Well, to start off, you need to develop a strategy of what you are planning to stress and what are all the features that you would like to present; additionally, you need to categorize the samples and have some order in what is being shown to the public. In other words, there HAS to be a method to the madness. Here are some thoughts in this regard. To show the range of sizes that you can coat in your plasma spray facility, show a couple of samples of the smallest piece coated, some medium sized pieces and the largest piece coated. And put in descriptions to the same effect besides each piece, even though it might be on a small ticket. Next ensure that you display masking skills and thermal spray tooling engineering skills by showing a couple of intricately masked and coated samples. Thermal spray deburring finesse can be exhibited by showing some nicely deburred parts with may be some holes with a no coat band around them and parts with louevres and such in their characteristics. Next, to show the various process capabilities, display one plasma sprayed sample, one hvof sample, one wire-arc sample with a note adjacent to each. Then if you also have coat and grind capabilities, show an as coated piece and a piece after coat and grind. In order to show excellence in thermal spray parameters development, you might want to show some samples with coatings on internal diameters and steep angle coated pieces.
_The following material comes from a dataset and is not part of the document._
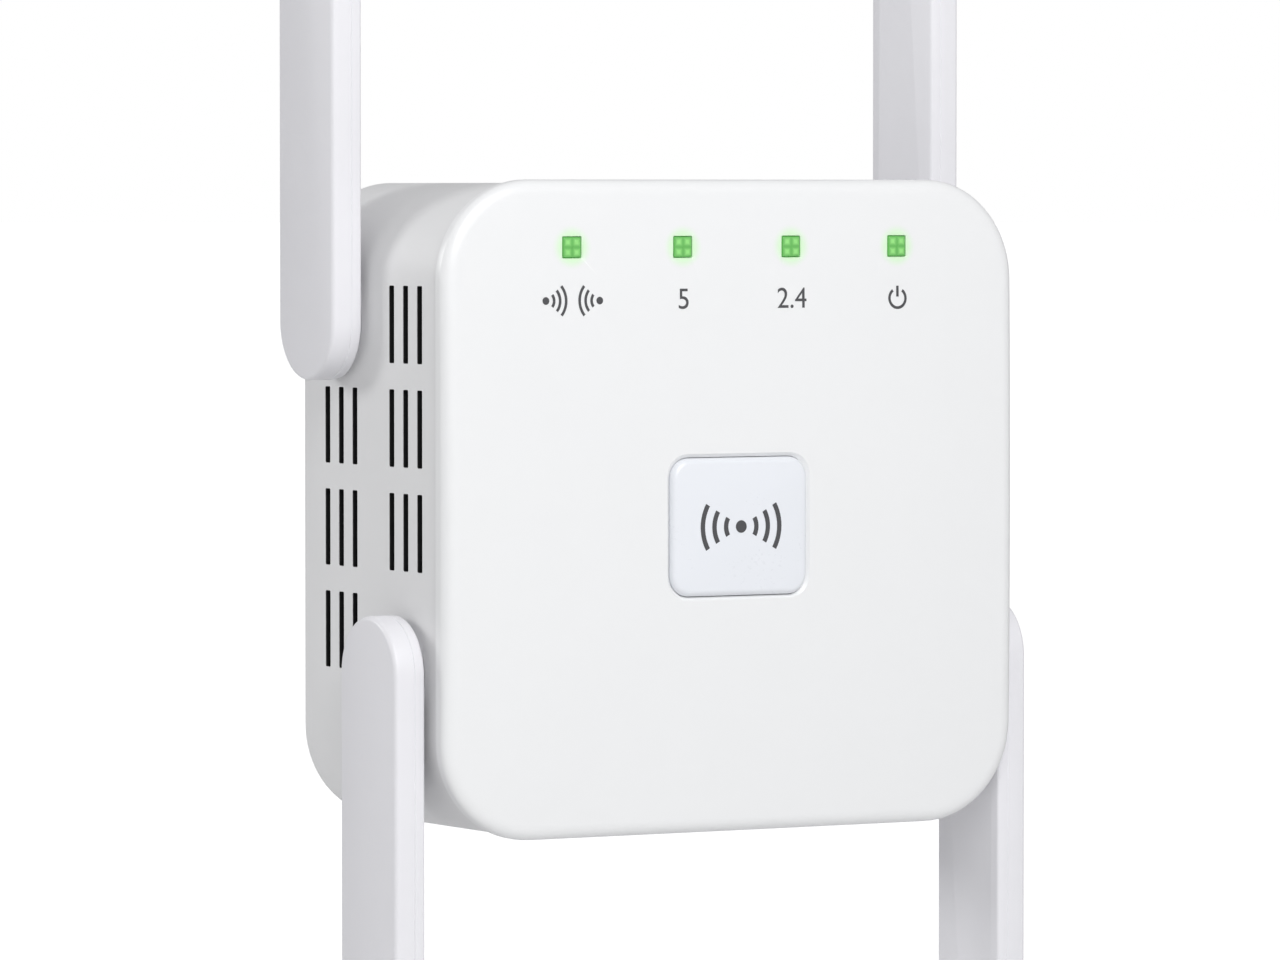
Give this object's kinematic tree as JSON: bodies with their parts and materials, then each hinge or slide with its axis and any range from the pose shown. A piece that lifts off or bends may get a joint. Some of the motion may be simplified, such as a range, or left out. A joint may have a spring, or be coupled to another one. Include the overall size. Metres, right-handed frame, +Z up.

And finally, a little color added to the display table helps the visual senses and so you could put in an put aluminum oxide coated ( Metco 105 NS ) piece, a grey tungsten carbide ( Metco 73FNS ) coated piece, a black ( Metco 130 NS ) piece, a blue ( Metco 101BNS ) piece and a metallic ( Tafa bondarc ) piece and such. If you have the option, I would also include coatings with different surface roughness values as coated, regardless of the process used. An array of industries that your company serves may be of value such as automotive, aerospace, pump and valve, printing, paper and the like along with descriptions for each.

Thus, you can observe that there has to be significant effort put in to the samples area of your thermal spray exhibit. Too often, I hear the same sentences in several facilities to the effect that we are going to have a booth, get me some samples. This kind of poor attention will reflect in the visitors’ reaction who, more often than not, will “click away” from your booth confused.